Read the lines below. Copy out any that hold the string "hinge".

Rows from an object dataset
"""

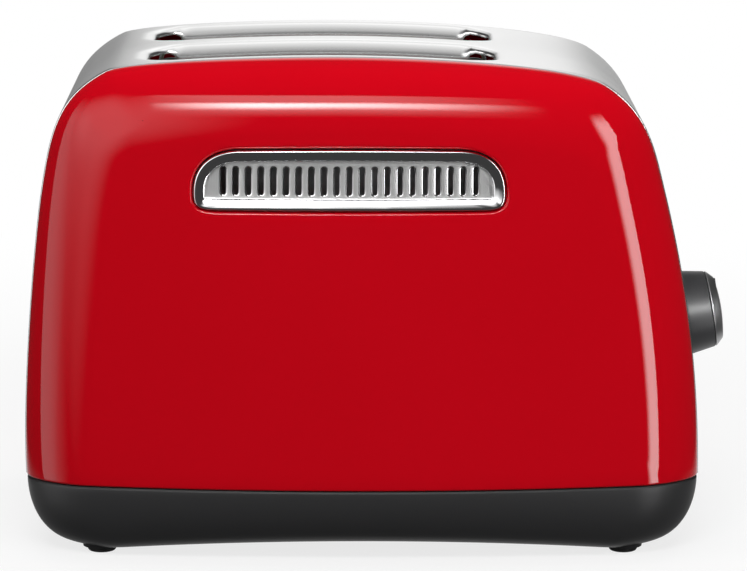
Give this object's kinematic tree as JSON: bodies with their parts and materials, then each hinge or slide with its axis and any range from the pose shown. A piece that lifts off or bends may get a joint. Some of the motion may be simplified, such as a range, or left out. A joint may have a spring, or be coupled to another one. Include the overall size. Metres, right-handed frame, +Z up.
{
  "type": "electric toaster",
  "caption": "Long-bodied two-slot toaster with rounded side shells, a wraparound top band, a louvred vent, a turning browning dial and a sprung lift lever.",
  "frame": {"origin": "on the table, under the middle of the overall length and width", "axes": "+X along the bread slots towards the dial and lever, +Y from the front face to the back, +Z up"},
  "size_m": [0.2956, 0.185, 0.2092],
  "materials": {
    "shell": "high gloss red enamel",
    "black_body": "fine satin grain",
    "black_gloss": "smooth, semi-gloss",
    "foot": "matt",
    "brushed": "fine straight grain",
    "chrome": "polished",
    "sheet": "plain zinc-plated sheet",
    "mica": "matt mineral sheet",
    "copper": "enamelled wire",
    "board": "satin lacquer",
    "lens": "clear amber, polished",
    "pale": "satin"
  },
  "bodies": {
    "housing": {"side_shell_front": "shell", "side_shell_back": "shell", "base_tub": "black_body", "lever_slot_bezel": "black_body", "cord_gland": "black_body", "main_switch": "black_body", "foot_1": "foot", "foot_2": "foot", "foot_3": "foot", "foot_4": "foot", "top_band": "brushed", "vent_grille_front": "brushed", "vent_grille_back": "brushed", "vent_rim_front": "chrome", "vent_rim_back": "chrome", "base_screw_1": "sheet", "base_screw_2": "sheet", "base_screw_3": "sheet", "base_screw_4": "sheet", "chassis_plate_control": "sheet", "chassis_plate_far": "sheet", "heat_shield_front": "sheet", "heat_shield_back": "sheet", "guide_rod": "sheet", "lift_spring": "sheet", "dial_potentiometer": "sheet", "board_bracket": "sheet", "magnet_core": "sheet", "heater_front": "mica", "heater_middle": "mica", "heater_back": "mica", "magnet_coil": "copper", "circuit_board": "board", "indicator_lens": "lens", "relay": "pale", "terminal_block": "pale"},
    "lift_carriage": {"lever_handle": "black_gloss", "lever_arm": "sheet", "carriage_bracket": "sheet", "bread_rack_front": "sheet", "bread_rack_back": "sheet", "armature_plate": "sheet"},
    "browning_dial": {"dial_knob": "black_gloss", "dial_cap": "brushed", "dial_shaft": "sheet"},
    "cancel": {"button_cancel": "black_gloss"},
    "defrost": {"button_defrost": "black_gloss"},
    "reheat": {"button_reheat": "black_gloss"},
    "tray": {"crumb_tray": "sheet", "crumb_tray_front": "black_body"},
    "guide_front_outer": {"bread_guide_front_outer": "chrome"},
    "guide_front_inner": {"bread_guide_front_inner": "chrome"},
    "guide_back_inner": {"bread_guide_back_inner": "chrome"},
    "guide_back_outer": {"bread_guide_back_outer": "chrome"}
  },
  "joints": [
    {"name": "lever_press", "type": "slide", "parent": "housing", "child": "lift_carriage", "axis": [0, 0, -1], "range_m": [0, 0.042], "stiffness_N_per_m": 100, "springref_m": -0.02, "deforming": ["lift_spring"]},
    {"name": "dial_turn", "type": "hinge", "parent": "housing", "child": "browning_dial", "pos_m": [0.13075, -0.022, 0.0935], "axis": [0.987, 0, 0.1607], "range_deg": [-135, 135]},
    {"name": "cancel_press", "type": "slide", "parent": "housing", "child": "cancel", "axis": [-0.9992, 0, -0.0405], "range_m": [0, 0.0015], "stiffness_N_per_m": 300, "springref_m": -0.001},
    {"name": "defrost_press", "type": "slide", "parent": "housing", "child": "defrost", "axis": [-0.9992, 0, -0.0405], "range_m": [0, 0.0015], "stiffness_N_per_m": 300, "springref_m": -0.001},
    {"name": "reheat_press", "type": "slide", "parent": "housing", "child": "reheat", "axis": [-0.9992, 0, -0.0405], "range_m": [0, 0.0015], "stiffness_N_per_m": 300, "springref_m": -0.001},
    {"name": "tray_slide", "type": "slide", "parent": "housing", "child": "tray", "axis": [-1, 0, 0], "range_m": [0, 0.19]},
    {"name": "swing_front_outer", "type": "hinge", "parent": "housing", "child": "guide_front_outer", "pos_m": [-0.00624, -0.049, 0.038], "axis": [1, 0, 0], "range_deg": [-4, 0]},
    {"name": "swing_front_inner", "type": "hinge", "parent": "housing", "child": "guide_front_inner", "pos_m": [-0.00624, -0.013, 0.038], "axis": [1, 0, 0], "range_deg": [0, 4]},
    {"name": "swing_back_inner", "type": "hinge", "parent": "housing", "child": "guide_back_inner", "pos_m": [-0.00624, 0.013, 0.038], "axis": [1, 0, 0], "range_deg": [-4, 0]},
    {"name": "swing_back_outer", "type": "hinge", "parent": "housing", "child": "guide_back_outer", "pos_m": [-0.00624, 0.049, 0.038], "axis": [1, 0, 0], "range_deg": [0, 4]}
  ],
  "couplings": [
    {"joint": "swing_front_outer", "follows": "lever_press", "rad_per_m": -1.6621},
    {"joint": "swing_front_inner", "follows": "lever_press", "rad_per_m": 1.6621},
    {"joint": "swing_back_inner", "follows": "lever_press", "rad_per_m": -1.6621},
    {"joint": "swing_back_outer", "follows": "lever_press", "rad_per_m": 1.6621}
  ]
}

"""
"""

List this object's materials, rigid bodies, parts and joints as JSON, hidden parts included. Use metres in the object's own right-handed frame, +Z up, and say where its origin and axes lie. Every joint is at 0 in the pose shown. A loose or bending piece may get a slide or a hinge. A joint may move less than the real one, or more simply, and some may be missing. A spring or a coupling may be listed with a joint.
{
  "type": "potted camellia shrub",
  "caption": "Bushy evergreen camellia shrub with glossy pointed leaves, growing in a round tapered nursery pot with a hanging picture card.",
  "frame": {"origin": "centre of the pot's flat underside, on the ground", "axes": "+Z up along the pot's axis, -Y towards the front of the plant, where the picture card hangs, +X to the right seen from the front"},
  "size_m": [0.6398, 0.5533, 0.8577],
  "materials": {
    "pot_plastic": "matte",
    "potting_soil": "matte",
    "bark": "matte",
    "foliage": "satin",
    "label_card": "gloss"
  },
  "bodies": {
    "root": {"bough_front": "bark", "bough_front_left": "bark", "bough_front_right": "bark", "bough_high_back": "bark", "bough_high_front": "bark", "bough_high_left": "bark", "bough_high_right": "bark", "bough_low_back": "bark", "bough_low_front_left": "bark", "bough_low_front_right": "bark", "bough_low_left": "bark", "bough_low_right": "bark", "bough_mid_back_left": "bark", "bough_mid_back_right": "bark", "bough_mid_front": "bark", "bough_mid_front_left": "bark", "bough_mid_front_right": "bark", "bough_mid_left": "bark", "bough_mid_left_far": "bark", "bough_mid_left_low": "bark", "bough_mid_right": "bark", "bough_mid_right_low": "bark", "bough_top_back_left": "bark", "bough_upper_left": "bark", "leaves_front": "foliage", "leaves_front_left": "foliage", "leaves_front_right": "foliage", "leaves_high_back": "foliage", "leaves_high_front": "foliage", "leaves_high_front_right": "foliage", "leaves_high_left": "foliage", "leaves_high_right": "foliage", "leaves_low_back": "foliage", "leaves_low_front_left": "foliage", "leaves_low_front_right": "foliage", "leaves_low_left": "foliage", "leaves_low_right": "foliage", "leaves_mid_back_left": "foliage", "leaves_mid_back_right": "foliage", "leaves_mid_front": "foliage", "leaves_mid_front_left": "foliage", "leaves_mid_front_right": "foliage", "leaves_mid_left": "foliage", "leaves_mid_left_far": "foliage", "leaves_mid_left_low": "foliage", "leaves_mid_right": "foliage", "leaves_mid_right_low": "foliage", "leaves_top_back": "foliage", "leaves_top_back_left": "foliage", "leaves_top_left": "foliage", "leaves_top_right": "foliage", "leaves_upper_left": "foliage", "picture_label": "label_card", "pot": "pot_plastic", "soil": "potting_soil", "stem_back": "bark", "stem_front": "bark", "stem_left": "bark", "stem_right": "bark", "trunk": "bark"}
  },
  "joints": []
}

"""

▶ _Exercise solution_:
Give this object's kinematic tree as JSON: bodies with their parts and materials, then each hinge or slide with its axis and any range from the pose shown. A piece that lifts off or bends may get a joint. Some of the motion may be simplified, such as a range, or left out. A joint may have a spring, or be coupled to another one. Include the overall size. Metres, right-handed frame, +Z up.
    {"name": "dial_turn", "type": "hinge", "parent": "housing", "child": "browning_dial", "pos_m": [0.13075, -0.022, 0.0935], "axis": [0.987, 0, 0.1607], "range_deg": [-135, 135]},
    {"name": "swing_front_outer", "type": "hinge", "parent": "housing", "child": "guide_front_outer", "pos_m": [-0.00624, -0.049, 0.038], "axis": [1, 0, 0], "range_deg": [-4, 0]},
    {"name": "swing_front_inner", "type": "hinge", "parent": "housing", "child": "guide_front_inner", "pos_m": [-0.00624, -0.013, 0.038], "axis": [1, 0, 0], "range_deg": [0, 4]},
    {"name": "swing_back_inner", "type": "hinge", "parent": "housing", "child": "guide_back_inner", "pos_m": [-0.00624, 0.013, 0.038], "axis": [1, 0, 0], "range_deg": [-4, 0]},
    {"name": "swing_back_outer", "type": "hinge", "parent": "housing", "child": "guide_back_outer", "pos_m": [-0.00624, 0.049, 0.038], "axis": [1, 0, 0], "range_deg": [0, 4]}
List this object's materials, rigid bodies, parts and joints as JSON, hidden parts included. Use metres in the object's own right-handed frame, +Z up, and say where its origin and axes lie. Every joint is at 0 in the pose shown. A loose or bending piece may get a slide or a hinge. A joint may move less than the real one, or more simply, and some may be missing. A spring or a coupling may be listed with a joint.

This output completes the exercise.